Nuttall is not entirely to blame, but he is a big part of Ukip’s problem. I visited Stoke the day before The Guardian published its initial report on Nuttall’s Hillsborough claims, and even then Nuttall’s campaign manager admitted that he was unlikely to convince the “hard core” of Conservative voters to back him. 

There are manifold reasons for this, but chief among them is that Nuttall, despite his newfound love of tweed, is no Nigel Farage. Not only does he lack his name recognition and box office appeal, but the sad truth is that the Tory voters Ukip need to attract are much less likely to vote for a party led by a Scouser whose platform consists of reassuring working-class voters their NHS and benefits are safe.
 
It is Farage and his allies – most notably the party’s main donor Arron Banks – who hold the most power over Nuttall’s future. Banks, who Nuttall publicly disowned as a non-member after he said he was “sick to death” of people “milking” the Hillsborough disaster, said on the eve of the Stoke poll that Ukip had to “remain radical” if it wanted to keep receiving his money. Farage himself has said the party’s campaign ought to have been “clearer” on immigration. 

Senior party figures are already briefing against Nuttall and his team in the Telegraph, whose proprietors are chummy with the beer-swilling Farage-Banks axis.
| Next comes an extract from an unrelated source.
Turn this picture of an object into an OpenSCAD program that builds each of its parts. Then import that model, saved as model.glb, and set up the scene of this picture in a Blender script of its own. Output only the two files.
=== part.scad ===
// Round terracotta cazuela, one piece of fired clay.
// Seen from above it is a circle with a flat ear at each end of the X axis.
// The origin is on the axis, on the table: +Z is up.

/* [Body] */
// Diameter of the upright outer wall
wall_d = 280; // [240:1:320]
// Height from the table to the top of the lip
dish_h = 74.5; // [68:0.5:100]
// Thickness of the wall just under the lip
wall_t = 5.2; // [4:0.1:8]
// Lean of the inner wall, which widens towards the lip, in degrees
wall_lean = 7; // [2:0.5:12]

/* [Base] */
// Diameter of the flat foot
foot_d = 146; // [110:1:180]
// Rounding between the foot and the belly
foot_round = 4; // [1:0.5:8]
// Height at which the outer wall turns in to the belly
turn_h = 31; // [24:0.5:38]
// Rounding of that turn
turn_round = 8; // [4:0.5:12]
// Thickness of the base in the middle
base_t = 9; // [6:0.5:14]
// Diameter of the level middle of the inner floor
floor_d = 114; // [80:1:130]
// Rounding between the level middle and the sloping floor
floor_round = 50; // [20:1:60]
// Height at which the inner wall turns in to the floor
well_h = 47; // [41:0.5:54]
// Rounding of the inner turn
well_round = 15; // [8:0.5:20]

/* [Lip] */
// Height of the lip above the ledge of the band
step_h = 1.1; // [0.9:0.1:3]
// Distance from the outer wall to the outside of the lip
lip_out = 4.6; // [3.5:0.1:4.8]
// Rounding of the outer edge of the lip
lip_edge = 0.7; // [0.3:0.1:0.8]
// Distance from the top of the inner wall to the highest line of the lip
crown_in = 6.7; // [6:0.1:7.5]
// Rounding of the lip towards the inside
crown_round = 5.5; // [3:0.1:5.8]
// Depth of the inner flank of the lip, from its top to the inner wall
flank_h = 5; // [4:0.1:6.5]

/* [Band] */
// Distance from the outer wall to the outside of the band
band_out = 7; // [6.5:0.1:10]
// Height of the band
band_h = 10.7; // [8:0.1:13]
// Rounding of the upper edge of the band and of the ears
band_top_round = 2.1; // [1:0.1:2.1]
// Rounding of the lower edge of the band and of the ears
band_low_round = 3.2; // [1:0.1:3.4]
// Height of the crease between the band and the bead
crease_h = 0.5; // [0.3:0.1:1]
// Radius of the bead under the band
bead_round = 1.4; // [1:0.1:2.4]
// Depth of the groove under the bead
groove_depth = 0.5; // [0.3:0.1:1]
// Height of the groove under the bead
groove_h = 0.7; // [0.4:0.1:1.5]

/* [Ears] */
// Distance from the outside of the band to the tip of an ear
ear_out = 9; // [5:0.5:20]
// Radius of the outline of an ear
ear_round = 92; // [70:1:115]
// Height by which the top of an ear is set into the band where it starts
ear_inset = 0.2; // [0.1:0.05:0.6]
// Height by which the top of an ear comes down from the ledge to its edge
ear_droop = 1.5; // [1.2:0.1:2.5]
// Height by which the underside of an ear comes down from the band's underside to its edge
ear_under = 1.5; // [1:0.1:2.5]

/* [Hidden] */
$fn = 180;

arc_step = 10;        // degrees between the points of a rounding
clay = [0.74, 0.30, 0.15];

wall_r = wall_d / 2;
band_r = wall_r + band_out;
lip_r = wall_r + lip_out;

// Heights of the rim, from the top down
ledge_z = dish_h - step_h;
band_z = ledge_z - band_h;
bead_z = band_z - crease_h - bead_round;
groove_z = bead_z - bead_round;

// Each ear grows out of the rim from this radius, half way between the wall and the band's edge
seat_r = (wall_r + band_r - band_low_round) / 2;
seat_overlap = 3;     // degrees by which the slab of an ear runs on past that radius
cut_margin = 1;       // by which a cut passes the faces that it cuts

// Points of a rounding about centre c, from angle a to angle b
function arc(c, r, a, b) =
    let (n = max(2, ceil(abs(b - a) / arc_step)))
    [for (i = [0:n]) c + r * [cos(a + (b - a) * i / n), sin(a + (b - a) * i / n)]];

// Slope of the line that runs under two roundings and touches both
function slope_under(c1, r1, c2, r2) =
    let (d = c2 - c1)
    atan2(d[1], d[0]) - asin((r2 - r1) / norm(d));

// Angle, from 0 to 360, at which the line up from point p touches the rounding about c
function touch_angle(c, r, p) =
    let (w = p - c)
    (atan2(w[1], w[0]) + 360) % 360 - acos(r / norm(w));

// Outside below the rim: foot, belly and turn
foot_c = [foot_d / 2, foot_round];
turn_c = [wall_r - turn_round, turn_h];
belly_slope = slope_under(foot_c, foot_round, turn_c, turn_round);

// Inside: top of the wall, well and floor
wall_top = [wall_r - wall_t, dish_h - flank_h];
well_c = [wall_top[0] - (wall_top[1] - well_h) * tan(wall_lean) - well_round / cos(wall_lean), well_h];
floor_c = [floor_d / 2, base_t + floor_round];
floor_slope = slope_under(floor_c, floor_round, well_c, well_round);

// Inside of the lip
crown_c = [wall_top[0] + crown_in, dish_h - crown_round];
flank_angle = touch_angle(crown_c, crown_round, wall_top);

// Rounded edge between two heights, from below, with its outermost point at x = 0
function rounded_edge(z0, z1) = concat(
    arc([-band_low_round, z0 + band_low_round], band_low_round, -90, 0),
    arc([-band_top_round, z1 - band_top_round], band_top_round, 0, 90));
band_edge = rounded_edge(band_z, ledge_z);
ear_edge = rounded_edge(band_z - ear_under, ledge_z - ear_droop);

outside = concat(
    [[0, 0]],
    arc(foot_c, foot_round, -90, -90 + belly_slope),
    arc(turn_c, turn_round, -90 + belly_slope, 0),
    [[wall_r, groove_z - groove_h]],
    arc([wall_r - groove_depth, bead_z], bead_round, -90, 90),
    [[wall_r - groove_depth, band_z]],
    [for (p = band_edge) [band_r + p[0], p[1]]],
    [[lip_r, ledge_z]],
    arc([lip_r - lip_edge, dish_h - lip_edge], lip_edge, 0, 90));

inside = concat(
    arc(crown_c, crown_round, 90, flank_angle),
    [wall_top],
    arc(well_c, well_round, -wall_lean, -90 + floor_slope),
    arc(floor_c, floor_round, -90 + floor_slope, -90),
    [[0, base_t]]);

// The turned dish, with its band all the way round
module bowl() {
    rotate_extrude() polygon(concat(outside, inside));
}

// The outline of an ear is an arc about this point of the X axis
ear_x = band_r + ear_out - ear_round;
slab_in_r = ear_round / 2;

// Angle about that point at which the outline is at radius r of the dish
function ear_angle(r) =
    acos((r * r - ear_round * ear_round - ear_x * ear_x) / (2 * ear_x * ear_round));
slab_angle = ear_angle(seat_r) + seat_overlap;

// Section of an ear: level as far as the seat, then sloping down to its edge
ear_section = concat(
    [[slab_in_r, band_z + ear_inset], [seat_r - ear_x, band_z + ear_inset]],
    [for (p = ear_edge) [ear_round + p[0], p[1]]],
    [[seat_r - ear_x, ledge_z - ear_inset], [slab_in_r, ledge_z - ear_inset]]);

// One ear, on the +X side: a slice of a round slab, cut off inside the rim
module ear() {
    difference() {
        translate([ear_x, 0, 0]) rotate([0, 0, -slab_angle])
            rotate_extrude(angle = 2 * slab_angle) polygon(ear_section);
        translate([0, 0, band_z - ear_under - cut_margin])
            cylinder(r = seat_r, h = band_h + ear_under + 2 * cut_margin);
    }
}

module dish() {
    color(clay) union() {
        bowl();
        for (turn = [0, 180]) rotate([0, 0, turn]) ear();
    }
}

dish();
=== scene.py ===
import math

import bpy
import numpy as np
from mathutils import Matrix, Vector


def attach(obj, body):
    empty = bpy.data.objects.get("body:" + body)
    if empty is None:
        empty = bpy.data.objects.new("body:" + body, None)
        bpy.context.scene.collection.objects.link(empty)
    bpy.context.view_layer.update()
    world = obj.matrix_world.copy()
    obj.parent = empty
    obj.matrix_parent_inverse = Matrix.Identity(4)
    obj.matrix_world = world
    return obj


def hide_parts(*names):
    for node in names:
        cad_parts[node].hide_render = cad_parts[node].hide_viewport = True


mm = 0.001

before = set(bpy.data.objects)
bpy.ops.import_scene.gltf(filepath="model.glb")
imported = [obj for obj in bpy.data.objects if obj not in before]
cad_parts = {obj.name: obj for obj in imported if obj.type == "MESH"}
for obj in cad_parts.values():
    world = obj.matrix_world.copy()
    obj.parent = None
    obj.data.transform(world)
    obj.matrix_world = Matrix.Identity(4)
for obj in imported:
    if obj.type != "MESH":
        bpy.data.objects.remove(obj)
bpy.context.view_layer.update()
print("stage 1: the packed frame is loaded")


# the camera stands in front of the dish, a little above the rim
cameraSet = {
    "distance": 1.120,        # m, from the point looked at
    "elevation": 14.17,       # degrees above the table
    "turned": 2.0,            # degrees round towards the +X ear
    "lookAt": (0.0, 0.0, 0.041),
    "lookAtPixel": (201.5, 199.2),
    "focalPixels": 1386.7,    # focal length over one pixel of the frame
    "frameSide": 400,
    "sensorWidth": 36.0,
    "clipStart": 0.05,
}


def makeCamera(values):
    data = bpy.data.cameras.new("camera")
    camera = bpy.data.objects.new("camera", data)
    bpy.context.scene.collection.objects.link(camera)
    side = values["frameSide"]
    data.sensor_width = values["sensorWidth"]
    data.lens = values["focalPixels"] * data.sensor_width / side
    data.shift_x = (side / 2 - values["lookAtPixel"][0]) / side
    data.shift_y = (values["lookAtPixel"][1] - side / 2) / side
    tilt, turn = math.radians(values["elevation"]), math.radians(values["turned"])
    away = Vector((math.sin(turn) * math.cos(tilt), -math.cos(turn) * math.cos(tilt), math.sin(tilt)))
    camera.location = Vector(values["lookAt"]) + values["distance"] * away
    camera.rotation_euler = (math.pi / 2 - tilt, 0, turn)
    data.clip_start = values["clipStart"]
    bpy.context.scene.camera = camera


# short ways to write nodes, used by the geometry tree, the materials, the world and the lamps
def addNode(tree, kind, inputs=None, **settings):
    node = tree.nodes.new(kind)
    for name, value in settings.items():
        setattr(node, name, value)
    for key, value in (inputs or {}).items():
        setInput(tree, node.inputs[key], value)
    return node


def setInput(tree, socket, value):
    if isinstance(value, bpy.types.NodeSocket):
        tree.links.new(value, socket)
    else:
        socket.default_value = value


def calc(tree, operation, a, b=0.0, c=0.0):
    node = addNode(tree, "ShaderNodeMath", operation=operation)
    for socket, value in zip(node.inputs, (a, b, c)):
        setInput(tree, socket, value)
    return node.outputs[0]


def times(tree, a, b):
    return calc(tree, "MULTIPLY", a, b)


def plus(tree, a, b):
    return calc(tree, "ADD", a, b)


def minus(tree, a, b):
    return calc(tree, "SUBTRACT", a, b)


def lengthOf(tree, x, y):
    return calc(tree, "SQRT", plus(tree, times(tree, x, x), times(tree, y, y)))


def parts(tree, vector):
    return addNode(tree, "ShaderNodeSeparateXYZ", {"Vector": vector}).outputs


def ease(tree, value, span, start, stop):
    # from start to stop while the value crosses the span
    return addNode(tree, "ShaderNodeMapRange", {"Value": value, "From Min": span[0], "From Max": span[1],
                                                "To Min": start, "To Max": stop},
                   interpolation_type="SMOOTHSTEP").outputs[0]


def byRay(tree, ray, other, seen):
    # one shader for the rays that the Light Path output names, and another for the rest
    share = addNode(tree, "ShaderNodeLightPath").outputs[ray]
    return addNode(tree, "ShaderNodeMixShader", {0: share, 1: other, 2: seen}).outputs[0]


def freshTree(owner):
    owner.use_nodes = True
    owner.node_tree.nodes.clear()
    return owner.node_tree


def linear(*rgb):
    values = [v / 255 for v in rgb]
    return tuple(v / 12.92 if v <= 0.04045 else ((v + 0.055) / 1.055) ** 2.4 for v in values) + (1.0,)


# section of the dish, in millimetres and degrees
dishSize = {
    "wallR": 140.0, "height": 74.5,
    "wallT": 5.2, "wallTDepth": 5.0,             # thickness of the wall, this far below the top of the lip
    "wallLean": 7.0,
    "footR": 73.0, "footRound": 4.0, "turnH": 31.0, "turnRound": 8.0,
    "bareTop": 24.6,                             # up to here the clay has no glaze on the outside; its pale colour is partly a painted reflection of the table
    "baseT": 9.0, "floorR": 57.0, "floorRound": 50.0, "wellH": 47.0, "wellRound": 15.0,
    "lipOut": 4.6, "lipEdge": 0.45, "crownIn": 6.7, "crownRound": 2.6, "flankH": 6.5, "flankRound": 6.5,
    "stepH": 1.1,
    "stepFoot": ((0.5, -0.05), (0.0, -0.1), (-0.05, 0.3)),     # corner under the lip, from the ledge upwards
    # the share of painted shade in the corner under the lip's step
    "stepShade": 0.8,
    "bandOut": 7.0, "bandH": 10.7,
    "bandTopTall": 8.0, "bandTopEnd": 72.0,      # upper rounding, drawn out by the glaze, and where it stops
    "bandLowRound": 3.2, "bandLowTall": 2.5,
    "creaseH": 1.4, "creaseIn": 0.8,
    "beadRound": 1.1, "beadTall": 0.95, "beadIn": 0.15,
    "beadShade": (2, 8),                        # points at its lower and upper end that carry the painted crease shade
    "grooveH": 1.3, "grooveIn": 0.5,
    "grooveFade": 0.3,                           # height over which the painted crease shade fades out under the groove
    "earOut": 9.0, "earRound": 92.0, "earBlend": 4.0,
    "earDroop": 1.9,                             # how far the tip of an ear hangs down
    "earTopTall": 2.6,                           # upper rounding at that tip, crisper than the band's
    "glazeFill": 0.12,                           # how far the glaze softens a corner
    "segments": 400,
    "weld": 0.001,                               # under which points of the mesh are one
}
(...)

They deride him for his efforts to turn Ukip into “NiceKip” or “Nukip” in order to appeal to more women voters, and for the heavy-handedness of his pitch to Labour voters (“There were times when I wondered whether I’ve got a purple rosette or a red one on”, one told the paper). 

It is Nuttall’s policy advisers - the anti-Farage awkward squad of Suzanne Evans, MEP Patrick O’Flynn (who famously branded Farage "snarling, thin-skinned and aggressive") and former leadership candidate Lisa Duffy – come in for the harshest criticism. Herein lies the leader's almost impossible task. Despite having pitched to members as a unity candidate, the two sides’ visions for Ukip are irreconcilable – one urges him to emulate Trump (who Nuttall says he would not have voted for), and the other urges a more moderate tack. 

Endorsing his leader on Question Time last night, Ukip’s sole MP Douglas Carswell blamed the legacy of the party’s Tea Party-inspired 2015 general election campaign, which saw Farage complain about foreigners with HIV using the NHS in ITV’s leaders debate, for the party’s poor performance in Stoke. Others, such as MEP Bill Etheridge, say precisely the opposite – that Nuttall must be more like Farage. 

Neither side has yet called for Nuttall’s head. He insists he is “not going anywhere”. With his febrile party no stranger to abortive coup and counter-coup, he is unlikely to be the one who has the final say.